Enter the Coalition for Better Ads (CFBA), a nonprofit founded by the IAB, ANA and 4As to research and determine which ad formats harm the user experience. Noncompliant formats include autoplay videos with sound, immovable “sticky ads” that take up more than 30% of a smartphone or computer screen and prestitial ads that block content.

It’s no surprise that one day after the CFBA debuted its enforcement mechanism, the Better Ads Experience Program (BAEP), Chrome issued a developer note announcing it would enforce the program beginning in February.

The BAEP is a certification system to which media companies opt in and which ad platforms like Google, agencies or even ad blockers (which filter ads) can use to determine baseline format standards.

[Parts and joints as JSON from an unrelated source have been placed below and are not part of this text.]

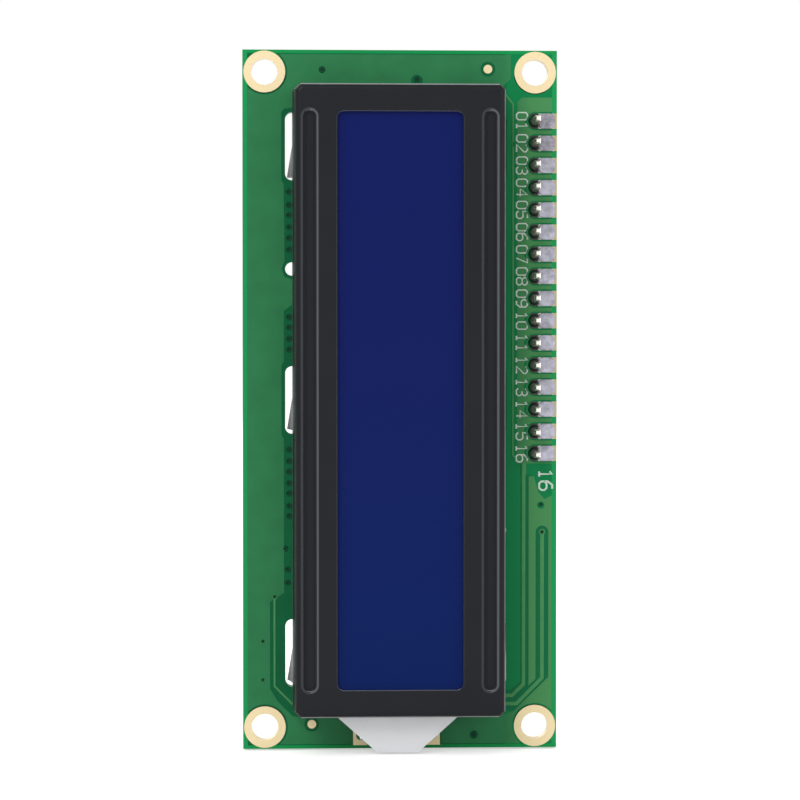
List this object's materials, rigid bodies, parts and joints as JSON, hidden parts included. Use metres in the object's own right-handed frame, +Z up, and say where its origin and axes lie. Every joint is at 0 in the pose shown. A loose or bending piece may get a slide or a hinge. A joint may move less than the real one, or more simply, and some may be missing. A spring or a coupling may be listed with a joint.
{
  "type": "character lcd module",
  "caption": "Character display module: green board, black steel bezel round a dark blue window, and a black serial adapter board with trimmer and jumper on its back.",
  "frame": {"origin": "centre of the mounting hole pattern, on the main board's front face", "axes": "+Z up along the board's long side, with the pin row at the upper right seen from the front; the display faces -Y; +X to the right seen from the front"},
  "size_m": [0.036, 0.0176, 0.0802],
  "materials": {
    "board_green": "green solder mask over glass fibre board",
    "black_steel": "satin black paint",
    "display_blue": "dark blue polarising film",
    "cell_glass": "clear",
    "film_grey": "matt",
    "film_white": "matt white",
    "guide_clear": "clear acrylic",
    "zebra_pink": "matt",
    "lamp_white": "white",
    "lamp_lens": "clear epoxy",
    "tinned": "tin plated",
    "solder": "soldered",
    "pin_gold": "thin gold plating",
    "epoxy_black": "cured epoxy",
    "resistor_black": "black glaze",
    "capacitor_tan": "tan ceramic",
    "header_black": "moulded",
    "chip_black": "moulded",
    "board_black": "black solder mask",
    "trimmer_blue": "moulded",
    "rotor_metal": "plated",
    "cap_black": "moulded"
  },
  "bodies": {
    "module": {"main_board": "board_green", "bezel": "black_steel", "front_polarizer": "display_blue", "front_glass": "cell_glass", "rear_glass": "cell_glass", "rear_polarizer": "film_grey", "diffuser_film": "film_white", "light_guide": "guide_clear", "reflector_film": "film_white", "tail_film": "film_white", "zebra_strip_left": "zebra_pink", "zebra_strip_right": "zebra_pink", "backlight_lamp": "lamp_white", "lamp_leads": "tinned", "lamp_solder": "solder", "small_dome": "epoxy_black", "large_dome": "epoxy_black", "board_resistor": "resistor_black", "board_resistor_caps": "tinned", "small_resistors": "resistor_black", "small_resistor_caps": "tinned", "solder_bridge": "solder", "header_strip": "header_black", "header_pins": "pin_gold", "pad_solder": "solder", "adapter_board": "board_black", "adapter_solder": "solder", "underside_solder": "solder", "expander_chip": "chip_black", "expander_leads": "tinned", "transistor": "chip_black", "transistor_leads": "tinned", "power_lamp_base": "lamp_white", "power_lamp_lens": "lamp_lens", "adapter_resistors": "resistor_black", "adapter_resistor_caps": "tinned", "capacitor": "capacitor_tan", "capacitor_caps": "tinned", "trimmer_body": "trimmer_blue", "trimmer_pins": "tinned", "serial_base": "header_black", "serial_pins": "pin_gold", "jumper_base": "header_black", "jumper_pins": "pin_gold"},
    "rotor": {"trimmer_rotor": "rotor_metal"},
    "jumper": {"jumper_cap": "cap_black", "jumper_contact": "tinned"}
  },
  "joints": [
    {"name": "rotor_turn", "type": "hinge", "parent": "module", "child": "rotor", "pos_m": [0.00878, 0.0098, 0.02422], "axis": [0, 1, 0], "range_deg": [-120, 120]},
    {"name": "jumper_pull", "type": "slide", "parent": "module", "child": "jumper", "axis": [0, 0, -1], "range_m": [0, 0.006]}
  ]
}
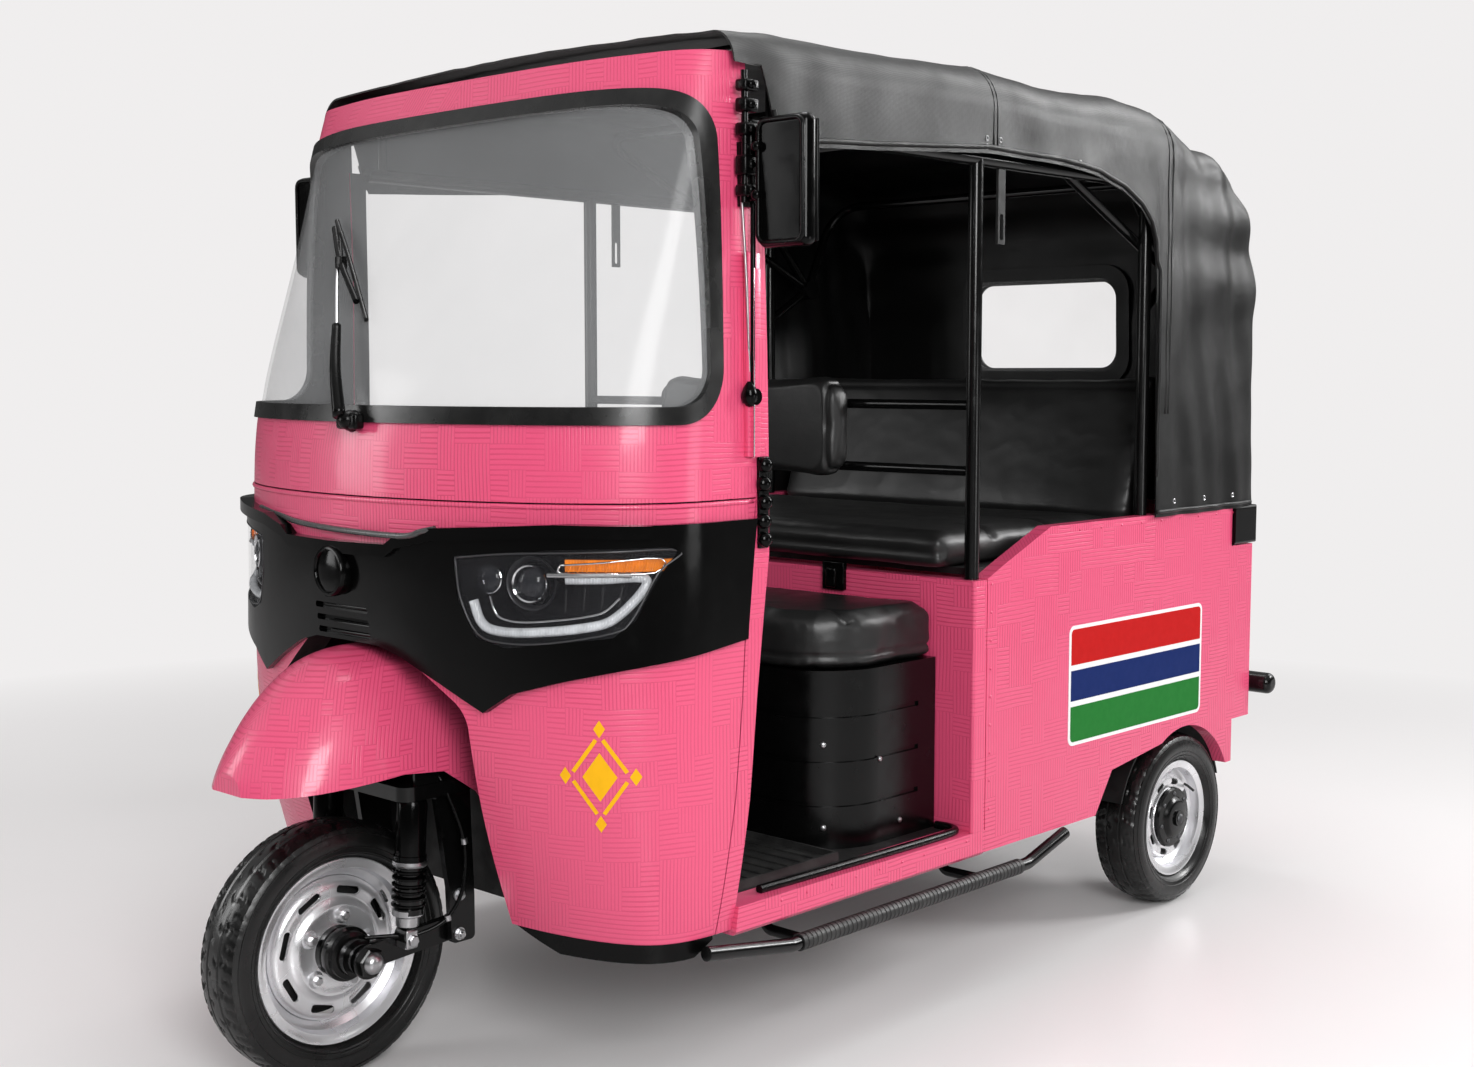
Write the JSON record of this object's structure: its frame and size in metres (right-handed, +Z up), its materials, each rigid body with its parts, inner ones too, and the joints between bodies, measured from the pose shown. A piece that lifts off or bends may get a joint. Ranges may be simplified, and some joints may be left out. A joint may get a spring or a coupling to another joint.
{
  "type": "three-wheeled auto rickshaw",
  "caption": "Passenger auto rickshaw with a bowed cab, folding fabric hood on hoops, open sides, driver's seat and rear bench, steered front wheel and rolling wheels.",
  "frame": {"origin": "on the ground, under the middle of the overall box", "axes": "+Z up, +Y rearwards (the nose faces -Y), +X to the vehicle's left"},
  "size_m": [1.492, 2.6069, 1.8818],
  "materials": {
    "body_paint": "gloss paint",
    "fascia_plastic": "gloss moulded",
    "lamp_lens": "clear polycarbonate",
    "amber_lens": "amber",
    "black_steel": "black paint",
    "black_plastic": "grained",
    "floor_steel": "dark paint",
    "rubber_black": "matte",
    "clear_glass": "clear",
    "clear_vinyl": "clear flexible sheet",
    "seat_vinyl": "grained vinyl",
    "hood_fabric": "coated cloth",
    "tyre_rubber": "matte",
    "wheel_silver": "silver paint",
    "engine_metal": "cast",
    "shaft_steel": "steel",
    "damper_steel": "black paint"
  },
  "bodies": {
    "root": {"front_apron": "body_paint", "cab_frame": "body_paint", "door_frames": "body_paint", "side_sills": "body_paint", "bulkhead": "body_paint", "side_panel_left": "body_paint", "side_panel_right": "body_paint", "rear_panel": "body_paint", "fascia": "fascia_plastic", "headlamp_bowls": "fascia_plastic", "tail_lamps": "fascia_plastic", "headlamp_lenses": "lamp_lens", "turn_signals": "amber_lens", "chassis_frame": "black_steel", "roof_frame": "black_steel", "side_steps": "black_steel", "rear_bumper": "black_steel", "rear_suspension": "black_steel", "plate_bracket": "black_steel", "dashboard": "black_plastic", "wheel_well": "black_plastic", "wheel_liners": "black_plastic", "driver_seat_box": "black_plastic", "rear_deck": "black_plastic", "mirrors": "black_plastic", "wiper": "black_plastic", "floor_pan": "floor_steel", "floor_mat": "rubber_black", "windscreen_seal": "rubber_black", "windscreen_glass": "clear_glass", "rear_window": "clear_vinyl", "driver_cushion": "seat_vinyl", "driver_backrest": "seat_vinyl", "bench_cushion": "seat_vinyl", "bench_backrest": "seat_vinyl", "canopy": "hood_fabric", "grab_straps": "hood_fabric", "engine_block": "engine_metal", "drive_shafts": "shaft_steel", "rear_shocks": "damper_steel"},
    "steering": {"steering_column": "black_steel", "handlebar": "black_steel", "front_fork": "black_steel", "front_links": "black_steel", "front_shocks": "rubber_black", "front_mudguard": "body_paint"},
    "front_wheel": {"front_tyre": "tyre_rubber", "front_rim": "wheel_silver"},
    "rear_wheel_left": {"rear_tyre_left": "tyre_rubber", "rear_rim_left": "wheel_silver"},
    "rear_wheel_right": {"rear_tyre_right": "tyre_rubber", "rear_rim_right": "wheel_silver"}
  },
  "joints": [
    {"name": "steering_turn", "type": "hinge", "parent": "root", "child": "steering", "pos_m": [0, -0.88406, 0.7], "axis": [0, 0.309, 0.9511], "range_deg": [-35, 35]},
    {"name": "front_wheel_spin", "type": "hinge", "parent": "steering", "child": "front_wheel", "pos_m": [0, -1.0715, 0.232], "axis": [1, 0, 0], "continuous": true},
    {"name": "rear_wheel_left_spin", "type": "hinge", "parent": "root", "child": "rear_wheel_left", "pos_m": [0.533, 0.9185, 0.205], "axis": [1, 0, 0], "continuous": true},
    {"name": "rear_wheel_right_spin", "type": "hinge", "parent": "root", "child": "rear_wheel_right", "pos_m": [-0.533, 0.9185, 0.205], "axis": [1, 0, 0], "continuous": true}
  ]
}
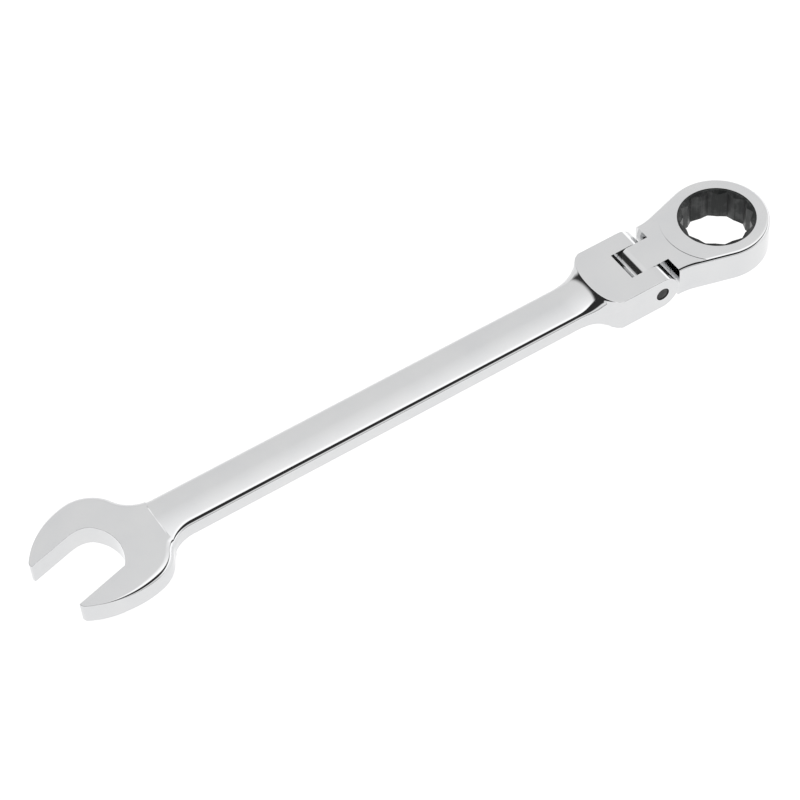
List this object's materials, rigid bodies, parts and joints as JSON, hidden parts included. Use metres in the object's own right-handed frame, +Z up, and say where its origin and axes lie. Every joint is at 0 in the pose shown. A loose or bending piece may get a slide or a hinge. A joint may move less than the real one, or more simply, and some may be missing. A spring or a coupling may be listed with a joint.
{
  "type": "ratchet wrench",
  "caption": "Combination wrench with an angled open jaw at one end and a flexing ratchet head with a twelve-point drive ring at the other.",
  "frame": {"origin": "on the axis of the drive socket, in the plane that the ratchet head and the fork rest on", "axes": "+X from the open end to the ratchet head along the handle, +Z up along the socket's axis"},
  "size_m": [0.2641, 0.0417, 0.0122],
  "materials": {
    "polished_chrome": "mirror polished chrome plate",
    "polished_chrome_head": "mirror polished chrome plate",
    "black_pin": "black oxide",
    "black_gear": "black phosphate, lightly oiled",
    "ring_rubber": "smooth",
    "spring_steel": "bright drawn",
    "pawl_steel": "hardened, dark",
    "ball_steel": "ground and polished"
  },
  "bodies": {
    "handle": {"wrench_body": "polished_chrome", "pivot_pin": "black_pin", "detent_spring": "spring_steel"},
    "head": {"ratchet_head": "polished_chrome_head", "retaining_clip": "spring_steel", "pawl_spring": "spring_steel"},
    "gear": {"drive_gear": "black_gear", "drag_ring": "ring_rubber"},
    "pawl_block": {"pawl": "pawl_steel"},
    "detent": {"detent_ball": "ball_steel"}
  },
  "joints": [
    {"name": "head_flex", "type": "hinge", "parent": "handle", "child": "head", "pos_m": [-0.03035, 0, 0.0061], "axis": [0, 1, 0], "range_deg": [-90, 90]},
    {"name": "gear_spin", "type": "hinge", "parent": "head", "child": "gear", "pos_m": [0, 0, 0], "axis": [0, 0, 1], "continuous": true},
    {"name": "pawl_slide", "type": "slide", "parent": "head", "child": "pawl_block", "axis": [-1, 0, 0], "range_m": [0, 0.0008], "stiffness_N_per_m": 1000, "springref_m": -0.001, "deforming": ["pawl_spring"]},
    {"name": "detent_slide", "type": "slide", "parent": "handle", "child": "detent", "axis": [-1, 0, 0], "range_m": [0, 0.0005], "stiffness_N_per_m": 2000, "springref_m": -0.002, "deforming": ["detent_spring"]}
  ]
}
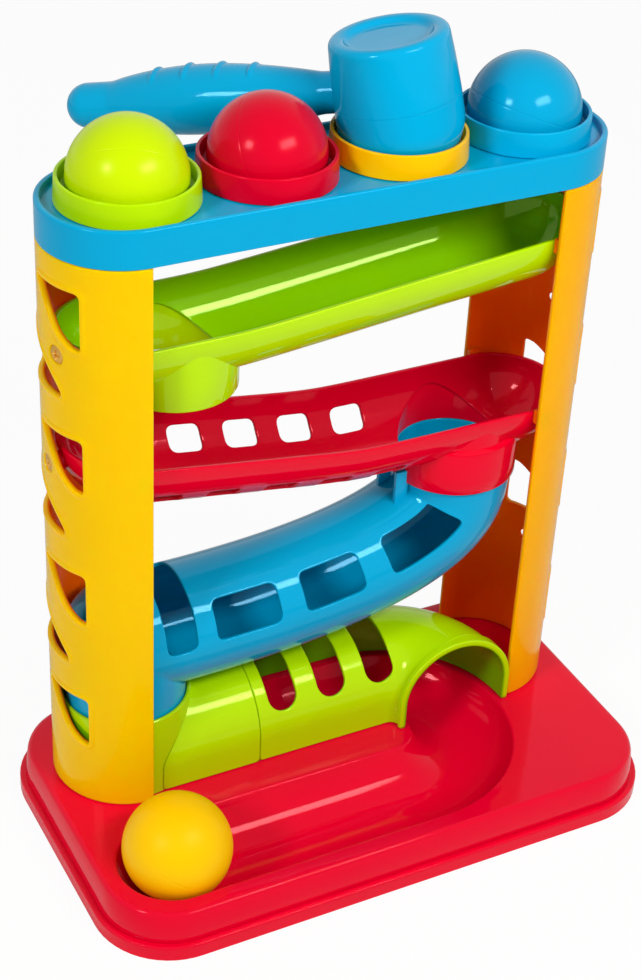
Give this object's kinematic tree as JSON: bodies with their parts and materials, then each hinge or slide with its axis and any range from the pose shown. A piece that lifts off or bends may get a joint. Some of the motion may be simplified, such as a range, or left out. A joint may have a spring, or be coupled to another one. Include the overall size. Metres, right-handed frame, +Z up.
{
  "type": "ball pounding bench",
  "caption": "Upright toy: hammered balls drop through soft rings in a deck, roll down troughs and a curved tube to a tray in the base.",
  "frame": {"origin": "on the floor, under the middle of the deck, midway between the two posts", "axes": "+Z up, +X along the deck towards the right post, +Y to the rear, away from the tray"},
  "size_m": [0.255, 0.194, 0.3347],
  "materials": {
    "red": "gloss",
    "orange": "gloss",
    "blue": "gloss",
    "lime": "gloss",
    "yellow": "gloss",
    "soft_lime": "satin",
    "soft_red": "satin",
    "soft_orange": "satin",
    "soft_blue": "satin",
    "steel": "satin"
  },
  "bodies": {
    "tower": {"base_tray": "red", "post_left": "orange", "post_right": "orange", "deck": "blue", "ring_lime": "soft_lime", "ring_red": "soft_red", "ring_orange": "soft_orange", "ring_blue": "soft_blue", "trough_top": "lime", "trough_middle": "red", "tube_curved": "blue", "tunnel_collar": "lime", "tunnel_elbow": "lime", "screw_top": "steel", "screw_middle": "steel"},
    "ball_lime": {"ball_lime": "lime"},
    "ball_red": {"ball_red": "red"},
    "ball_blue": {"ball_blue": "blue"},
    "ball_yellow": {"ball_yellow": "yellow"},
    "hammer": {"hammer_face": "blue", "hammer_head": "blue", "hammer_handle": "blue"}
  },
  "joints": [
    {"name": "ball_lime_drop", "type": "slide", "parent": "tower", "child": "ball_lime", "axis": [0, 0, 1], "range_m": [-0.0597, 0.06], "deforming": ["ring_lime"]},
    {"name": "ball_red_drop", "type": "slide", "parent": "tower", "child": "ball_red", "axis": [0, 0, 1], "range_m": [-0.058, 0.06], "deforming": ["ring_red"]},
    {"name": "ball_blue_drop", "type": "slide", "parent": "tower", "child": "ball_blue", "axis": [0, 0, 1], "range_m": [-0.0464, 0.06], "deforming": ["ring_blue"]},
    {"name": "ball_yellow_lift", "type": "slide", "parent": "tower", "child": "ball_yellow", "axis": [0, 0, 1], "range_m": [0, 0.06]},
    {"name": "hammer_lift", "type": "slide", "parent": "tower", "child": "hammer", "axis": [-0.153, 0.1407, 0.9782], "range_m": [0, 0.06]}
  ]
}
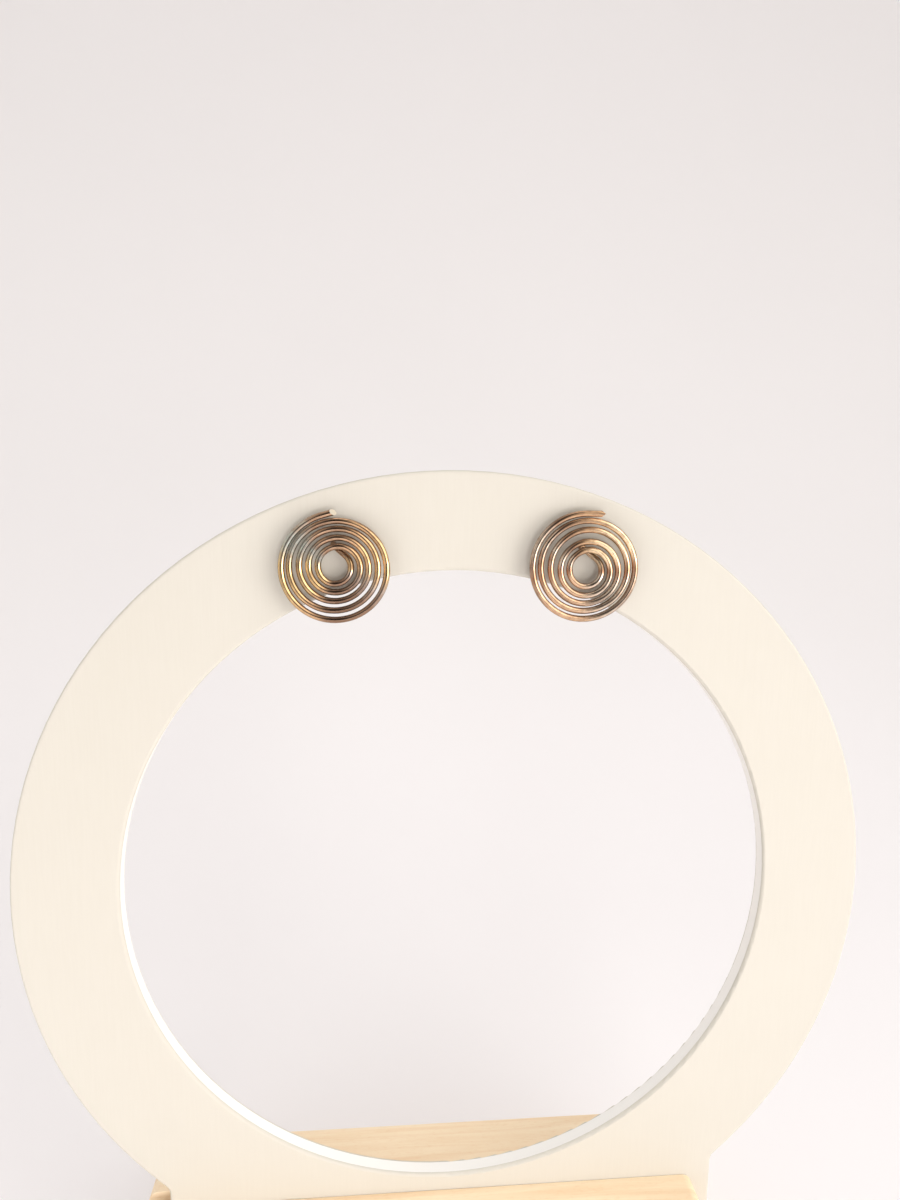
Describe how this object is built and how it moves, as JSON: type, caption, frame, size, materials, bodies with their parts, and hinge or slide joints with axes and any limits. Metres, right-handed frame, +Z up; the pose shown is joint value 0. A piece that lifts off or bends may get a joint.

To avoid the logjam of approving websites one by one, Stuart Ingis, a partner at the law firm Venable who oversees the CFBA, said the certification process is a contract signed by the publisher asserting that it doesn’t serve noncompliant ads.

But Google isn’t strictly enforcing BAEP certification, said Scott Spencer, Google’s director of product management for sustainable ads and representative to the CFBA subcommittee that determines the group’s standards. Publishers that aren’t certified but haven’t been reported in violation of the ad standards won’t be filtered out.

But certified publishers have a guaranteed process where, after reports of violations, their site is tracked for a month and then the board evaluates whether to decertify the publisher. By contrast, uncertified sites risk being blocked with no recourse.

Ingis said the annual fee publishers must pay for certification is still being determined, and may not be established before Chrome begins enforcement.

“We don’t envision a fee for small publishers in any case, but it’ll be dictated by the economics of who processes the most ad revenue,” Ingis said. “If this is successful in a year or two it’s easy to envision adoption levels that bring the cost for any individual publisher to near zero.”

Still, publishers are likely to bristle at the idea of paying an annual fee simply to have due process in case of a complaint.

“Publishers are leading the way toward a cleaner, better user experience,” said Jason Kint, CEO of the news media trade group Digital Content Next, which is also a CFBA board member. “It remains disappointing that Google pays undisclosed amounts to the largest ad blockers on the planet to whitelist its ads.”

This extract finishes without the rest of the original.